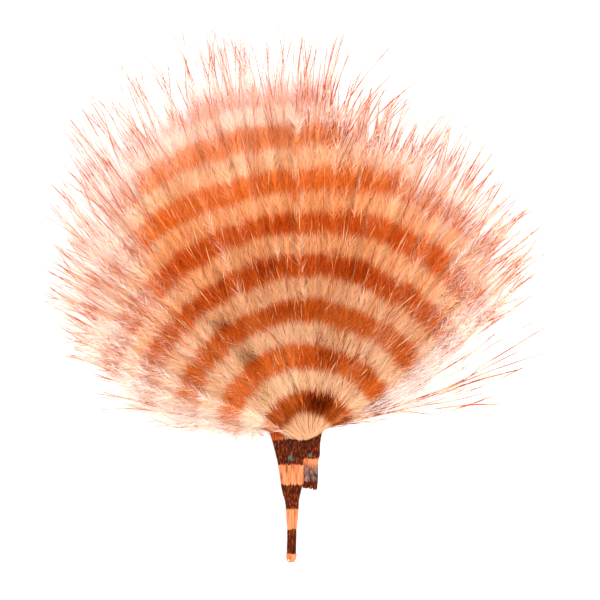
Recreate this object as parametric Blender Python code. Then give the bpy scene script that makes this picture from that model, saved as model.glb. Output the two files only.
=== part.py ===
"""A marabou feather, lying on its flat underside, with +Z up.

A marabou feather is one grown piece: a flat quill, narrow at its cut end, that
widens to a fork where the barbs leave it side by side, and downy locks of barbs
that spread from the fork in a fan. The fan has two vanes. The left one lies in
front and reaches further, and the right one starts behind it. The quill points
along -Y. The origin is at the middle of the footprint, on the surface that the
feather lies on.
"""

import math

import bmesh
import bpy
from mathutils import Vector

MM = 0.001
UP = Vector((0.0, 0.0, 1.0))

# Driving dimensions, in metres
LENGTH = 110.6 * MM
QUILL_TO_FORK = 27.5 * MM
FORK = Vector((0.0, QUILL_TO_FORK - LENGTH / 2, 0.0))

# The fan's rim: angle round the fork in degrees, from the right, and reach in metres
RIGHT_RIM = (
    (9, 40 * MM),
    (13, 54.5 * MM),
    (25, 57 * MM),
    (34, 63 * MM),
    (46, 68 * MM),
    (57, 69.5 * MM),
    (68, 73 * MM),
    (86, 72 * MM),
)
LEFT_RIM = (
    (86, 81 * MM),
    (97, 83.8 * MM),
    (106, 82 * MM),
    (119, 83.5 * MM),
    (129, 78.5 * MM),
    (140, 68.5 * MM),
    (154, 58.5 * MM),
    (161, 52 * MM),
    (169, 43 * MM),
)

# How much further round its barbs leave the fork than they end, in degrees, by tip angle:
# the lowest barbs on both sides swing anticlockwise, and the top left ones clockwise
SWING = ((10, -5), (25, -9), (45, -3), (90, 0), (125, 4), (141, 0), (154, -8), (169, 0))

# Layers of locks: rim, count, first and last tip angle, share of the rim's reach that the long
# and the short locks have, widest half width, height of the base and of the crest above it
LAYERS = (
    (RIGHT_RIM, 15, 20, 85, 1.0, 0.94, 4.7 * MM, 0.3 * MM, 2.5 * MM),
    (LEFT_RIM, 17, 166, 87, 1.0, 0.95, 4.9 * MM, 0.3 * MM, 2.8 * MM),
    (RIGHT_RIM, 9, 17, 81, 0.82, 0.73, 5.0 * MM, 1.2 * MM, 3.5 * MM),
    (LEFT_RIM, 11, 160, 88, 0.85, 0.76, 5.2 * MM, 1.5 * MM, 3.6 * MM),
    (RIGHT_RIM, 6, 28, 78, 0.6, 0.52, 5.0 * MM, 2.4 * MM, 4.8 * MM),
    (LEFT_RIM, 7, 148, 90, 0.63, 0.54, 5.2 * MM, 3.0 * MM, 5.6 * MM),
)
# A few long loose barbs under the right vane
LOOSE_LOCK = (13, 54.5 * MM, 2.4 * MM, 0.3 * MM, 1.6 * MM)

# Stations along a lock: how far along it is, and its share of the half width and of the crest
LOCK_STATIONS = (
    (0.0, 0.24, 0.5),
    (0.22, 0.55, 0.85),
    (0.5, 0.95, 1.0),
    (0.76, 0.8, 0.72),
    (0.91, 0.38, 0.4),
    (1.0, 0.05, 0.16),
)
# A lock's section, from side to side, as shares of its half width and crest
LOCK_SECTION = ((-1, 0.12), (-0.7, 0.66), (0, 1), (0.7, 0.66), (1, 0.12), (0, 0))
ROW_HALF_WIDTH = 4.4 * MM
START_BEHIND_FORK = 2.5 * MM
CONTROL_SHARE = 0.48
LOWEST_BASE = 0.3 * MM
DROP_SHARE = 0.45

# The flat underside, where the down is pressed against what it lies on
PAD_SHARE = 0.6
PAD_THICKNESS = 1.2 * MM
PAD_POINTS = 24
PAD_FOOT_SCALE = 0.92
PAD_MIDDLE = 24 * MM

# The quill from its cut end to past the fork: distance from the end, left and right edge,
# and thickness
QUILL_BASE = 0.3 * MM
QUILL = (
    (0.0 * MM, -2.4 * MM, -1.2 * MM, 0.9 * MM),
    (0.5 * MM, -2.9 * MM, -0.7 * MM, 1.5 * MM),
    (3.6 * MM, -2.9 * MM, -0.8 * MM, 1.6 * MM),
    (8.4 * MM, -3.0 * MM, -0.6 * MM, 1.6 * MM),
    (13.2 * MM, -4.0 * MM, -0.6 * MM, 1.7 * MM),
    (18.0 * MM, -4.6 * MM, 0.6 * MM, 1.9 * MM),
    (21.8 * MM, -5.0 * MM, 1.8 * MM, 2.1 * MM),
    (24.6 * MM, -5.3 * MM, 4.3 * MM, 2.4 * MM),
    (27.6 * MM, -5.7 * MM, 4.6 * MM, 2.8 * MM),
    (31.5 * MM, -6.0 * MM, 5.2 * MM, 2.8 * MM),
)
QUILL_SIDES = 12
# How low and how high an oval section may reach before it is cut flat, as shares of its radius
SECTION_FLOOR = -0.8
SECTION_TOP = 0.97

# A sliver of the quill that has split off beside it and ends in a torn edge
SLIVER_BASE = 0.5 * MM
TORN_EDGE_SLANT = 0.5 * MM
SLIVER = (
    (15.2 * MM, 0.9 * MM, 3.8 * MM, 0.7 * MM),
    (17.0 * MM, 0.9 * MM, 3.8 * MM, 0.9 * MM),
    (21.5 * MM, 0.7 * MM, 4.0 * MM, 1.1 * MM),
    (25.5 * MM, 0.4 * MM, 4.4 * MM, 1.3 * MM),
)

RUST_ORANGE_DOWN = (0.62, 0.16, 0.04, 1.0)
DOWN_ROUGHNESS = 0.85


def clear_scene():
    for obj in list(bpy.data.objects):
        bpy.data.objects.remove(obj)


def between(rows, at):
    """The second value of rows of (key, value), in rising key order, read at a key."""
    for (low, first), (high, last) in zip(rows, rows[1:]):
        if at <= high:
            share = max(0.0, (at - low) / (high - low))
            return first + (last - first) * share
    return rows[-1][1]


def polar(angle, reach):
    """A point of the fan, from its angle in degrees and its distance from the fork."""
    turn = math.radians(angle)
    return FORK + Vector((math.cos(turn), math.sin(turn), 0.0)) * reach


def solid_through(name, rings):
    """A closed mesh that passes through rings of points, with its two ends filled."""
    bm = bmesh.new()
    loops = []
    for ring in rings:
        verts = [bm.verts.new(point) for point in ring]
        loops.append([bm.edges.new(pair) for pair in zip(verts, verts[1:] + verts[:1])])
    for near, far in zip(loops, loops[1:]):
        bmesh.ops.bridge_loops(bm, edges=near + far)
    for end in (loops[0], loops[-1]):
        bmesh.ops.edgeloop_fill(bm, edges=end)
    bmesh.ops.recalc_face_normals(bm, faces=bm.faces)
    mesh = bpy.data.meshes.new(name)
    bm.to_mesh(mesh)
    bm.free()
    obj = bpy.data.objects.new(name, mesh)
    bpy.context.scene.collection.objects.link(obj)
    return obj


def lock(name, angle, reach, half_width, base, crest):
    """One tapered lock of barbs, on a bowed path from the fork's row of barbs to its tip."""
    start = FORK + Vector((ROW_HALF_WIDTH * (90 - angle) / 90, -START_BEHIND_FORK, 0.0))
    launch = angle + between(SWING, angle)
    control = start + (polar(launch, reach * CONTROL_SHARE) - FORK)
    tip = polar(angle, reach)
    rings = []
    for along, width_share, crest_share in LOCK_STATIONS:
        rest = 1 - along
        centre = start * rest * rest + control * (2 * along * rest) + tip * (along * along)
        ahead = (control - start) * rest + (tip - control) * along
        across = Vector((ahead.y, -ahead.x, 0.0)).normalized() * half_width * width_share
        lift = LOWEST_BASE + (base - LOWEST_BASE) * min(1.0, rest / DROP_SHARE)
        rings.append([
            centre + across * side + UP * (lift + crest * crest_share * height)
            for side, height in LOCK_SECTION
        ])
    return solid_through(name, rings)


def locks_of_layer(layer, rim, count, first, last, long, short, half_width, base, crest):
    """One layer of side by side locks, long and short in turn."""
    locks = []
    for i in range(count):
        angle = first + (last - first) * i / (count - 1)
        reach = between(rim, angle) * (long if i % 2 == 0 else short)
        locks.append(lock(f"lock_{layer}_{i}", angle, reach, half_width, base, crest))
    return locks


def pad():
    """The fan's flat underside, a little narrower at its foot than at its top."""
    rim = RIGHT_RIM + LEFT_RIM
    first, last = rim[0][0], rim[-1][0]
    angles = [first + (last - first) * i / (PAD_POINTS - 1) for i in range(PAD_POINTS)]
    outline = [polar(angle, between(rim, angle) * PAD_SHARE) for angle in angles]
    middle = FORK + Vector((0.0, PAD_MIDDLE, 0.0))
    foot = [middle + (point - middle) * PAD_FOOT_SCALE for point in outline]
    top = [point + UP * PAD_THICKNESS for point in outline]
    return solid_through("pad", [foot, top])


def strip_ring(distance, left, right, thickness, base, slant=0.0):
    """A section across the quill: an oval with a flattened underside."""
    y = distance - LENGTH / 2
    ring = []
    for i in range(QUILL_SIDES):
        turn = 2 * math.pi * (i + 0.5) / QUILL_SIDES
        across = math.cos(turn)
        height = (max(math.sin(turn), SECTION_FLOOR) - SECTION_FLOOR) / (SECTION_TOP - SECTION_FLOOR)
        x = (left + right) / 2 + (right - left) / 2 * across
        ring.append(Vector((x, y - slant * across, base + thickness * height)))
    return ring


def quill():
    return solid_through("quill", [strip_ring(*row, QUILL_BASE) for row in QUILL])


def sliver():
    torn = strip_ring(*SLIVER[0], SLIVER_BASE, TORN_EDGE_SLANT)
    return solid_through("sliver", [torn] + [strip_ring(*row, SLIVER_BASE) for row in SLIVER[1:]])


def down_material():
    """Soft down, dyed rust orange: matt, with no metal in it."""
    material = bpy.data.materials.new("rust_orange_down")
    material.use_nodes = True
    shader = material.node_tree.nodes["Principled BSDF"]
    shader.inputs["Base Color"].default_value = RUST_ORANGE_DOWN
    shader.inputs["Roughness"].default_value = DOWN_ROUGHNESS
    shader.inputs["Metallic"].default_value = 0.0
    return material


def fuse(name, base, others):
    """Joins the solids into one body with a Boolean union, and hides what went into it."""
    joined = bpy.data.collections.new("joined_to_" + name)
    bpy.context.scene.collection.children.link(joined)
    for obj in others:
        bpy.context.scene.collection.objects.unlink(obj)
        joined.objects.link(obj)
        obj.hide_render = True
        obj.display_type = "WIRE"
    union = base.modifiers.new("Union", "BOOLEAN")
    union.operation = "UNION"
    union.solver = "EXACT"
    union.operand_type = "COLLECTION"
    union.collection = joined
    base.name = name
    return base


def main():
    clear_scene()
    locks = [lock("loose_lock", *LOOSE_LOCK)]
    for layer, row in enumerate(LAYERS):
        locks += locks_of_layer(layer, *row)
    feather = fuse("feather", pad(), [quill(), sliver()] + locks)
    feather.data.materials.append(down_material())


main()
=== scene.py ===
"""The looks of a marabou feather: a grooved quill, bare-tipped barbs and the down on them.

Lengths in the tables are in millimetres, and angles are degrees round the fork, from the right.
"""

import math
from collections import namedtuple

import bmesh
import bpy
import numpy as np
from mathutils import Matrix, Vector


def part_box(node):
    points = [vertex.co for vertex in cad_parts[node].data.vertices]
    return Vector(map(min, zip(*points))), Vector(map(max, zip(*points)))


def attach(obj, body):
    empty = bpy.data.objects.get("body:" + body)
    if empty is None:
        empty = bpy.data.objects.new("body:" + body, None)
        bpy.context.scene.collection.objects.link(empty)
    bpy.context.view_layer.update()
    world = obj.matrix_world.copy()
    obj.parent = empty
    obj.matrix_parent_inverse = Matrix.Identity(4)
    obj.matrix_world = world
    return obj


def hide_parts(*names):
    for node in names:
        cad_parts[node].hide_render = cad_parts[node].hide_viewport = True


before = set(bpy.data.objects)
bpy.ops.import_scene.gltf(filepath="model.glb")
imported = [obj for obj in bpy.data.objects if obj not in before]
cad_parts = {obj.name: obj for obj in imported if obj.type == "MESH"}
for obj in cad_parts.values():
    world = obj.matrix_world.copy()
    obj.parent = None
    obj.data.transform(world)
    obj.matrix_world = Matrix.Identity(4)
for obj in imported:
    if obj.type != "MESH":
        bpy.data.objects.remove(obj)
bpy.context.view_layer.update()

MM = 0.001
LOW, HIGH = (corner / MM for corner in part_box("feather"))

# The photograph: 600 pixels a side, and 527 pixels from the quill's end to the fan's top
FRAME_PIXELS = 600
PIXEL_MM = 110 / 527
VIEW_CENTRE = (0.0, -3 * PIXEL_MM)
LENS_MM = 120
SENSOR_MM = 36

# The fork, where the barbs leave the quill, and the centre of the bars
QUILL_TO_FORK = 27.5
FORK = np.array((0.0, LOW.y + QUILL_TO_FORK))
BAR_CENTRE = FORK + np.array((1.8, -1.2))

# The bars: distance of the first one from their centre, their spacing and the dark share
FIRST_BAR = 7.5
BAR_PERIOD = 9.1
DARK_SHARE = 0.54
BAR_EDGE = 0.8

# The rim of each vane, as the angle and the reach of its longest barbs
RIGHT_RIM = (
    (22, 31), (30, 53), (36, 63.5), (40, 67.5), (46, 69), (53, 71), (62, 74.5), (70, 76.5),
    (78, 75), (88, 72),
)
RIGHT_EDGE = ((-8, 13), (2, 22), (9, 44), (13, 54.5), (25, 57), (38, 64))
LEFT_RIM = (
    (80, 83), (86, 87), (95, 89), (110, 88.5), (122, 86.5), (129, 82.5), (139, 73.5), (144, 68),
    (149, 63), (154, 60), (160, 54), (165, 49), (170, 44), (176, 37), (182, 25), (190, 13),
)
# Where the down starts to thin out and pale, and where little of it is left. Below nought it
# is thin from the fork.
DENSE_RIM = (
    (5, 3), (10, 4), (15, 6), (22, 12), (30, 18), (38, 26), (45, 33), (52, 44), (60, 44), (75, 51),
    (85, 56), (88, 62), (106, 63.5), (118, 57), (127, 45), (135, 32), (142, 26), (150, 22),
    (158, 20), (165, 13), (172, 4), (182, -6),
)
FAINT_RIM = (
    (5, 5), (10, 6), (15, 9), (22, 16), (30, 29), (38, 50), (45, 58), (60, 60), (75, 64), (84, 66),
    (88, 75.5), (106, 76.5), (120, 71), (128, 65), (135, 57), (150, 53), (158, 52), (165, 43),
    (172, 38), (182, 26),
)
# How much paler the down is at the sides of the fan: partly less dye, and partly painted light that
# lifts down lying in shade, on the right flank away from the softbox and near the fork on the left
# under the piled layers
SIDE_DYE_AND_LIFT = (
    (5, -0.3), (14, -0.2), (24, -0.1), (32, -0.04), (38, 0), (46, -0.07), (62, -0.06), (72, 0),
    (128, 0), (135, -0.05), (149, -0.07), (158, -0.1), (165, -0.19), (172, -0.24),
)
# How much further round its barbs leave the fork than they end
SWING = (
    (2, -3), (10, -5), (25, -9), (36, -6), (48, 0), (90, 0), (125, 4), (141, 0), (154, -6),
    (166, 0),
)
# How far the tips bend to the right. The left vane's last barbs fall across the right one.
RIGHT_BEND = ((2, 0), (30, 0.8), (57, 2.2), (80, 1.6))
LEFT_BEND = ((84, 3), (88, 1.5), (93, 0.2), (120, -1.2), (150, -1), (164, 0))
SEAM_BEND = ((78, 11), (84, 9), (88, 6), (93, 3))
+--
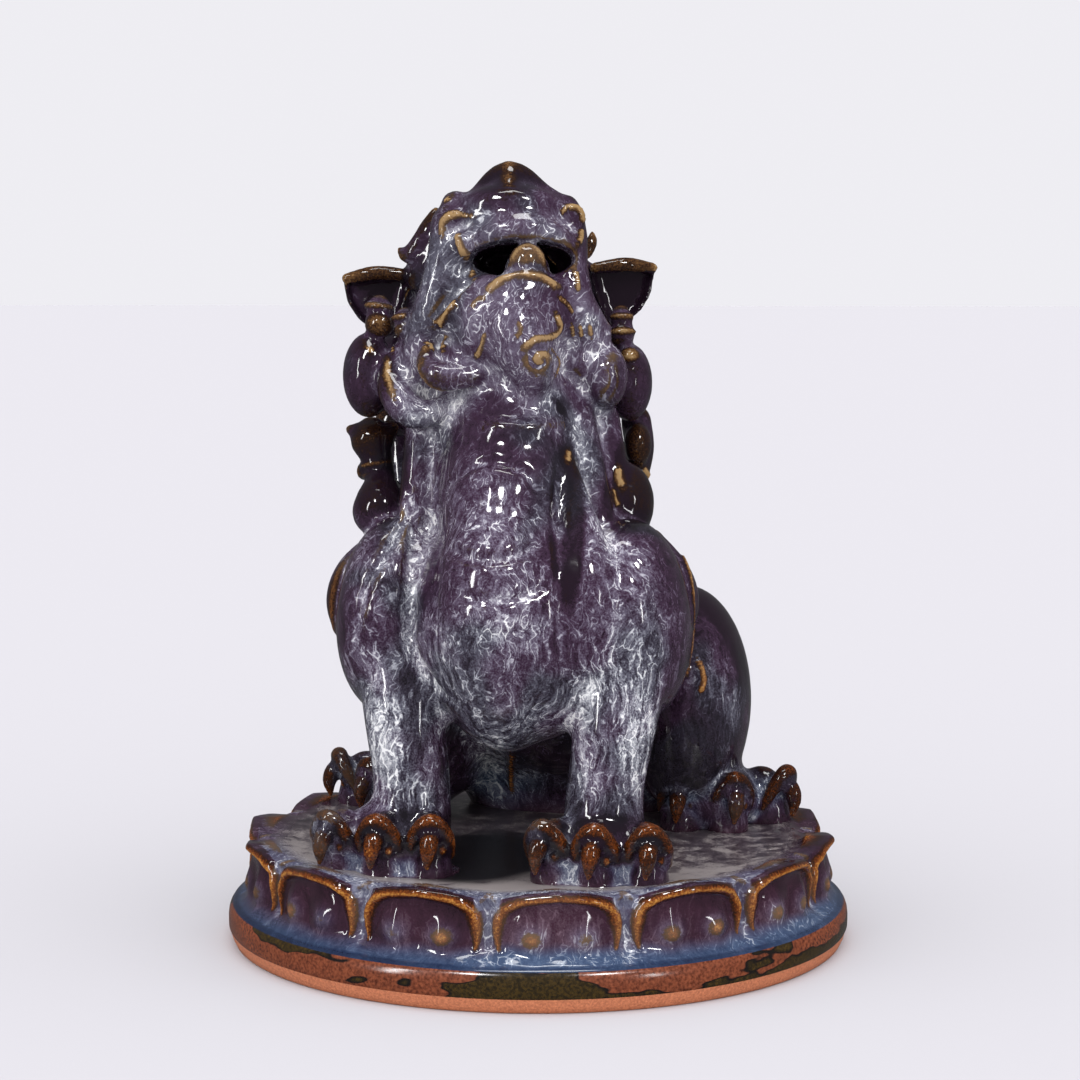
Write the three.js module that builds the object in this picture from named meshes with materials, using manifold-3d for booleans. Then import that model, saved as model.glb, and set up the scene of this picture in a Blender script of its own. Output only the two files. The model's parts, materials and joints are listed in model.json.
+--
### What is required
Your answer should be a single number: the count of lines in the entries that contain the word "names".

### Response to the task
2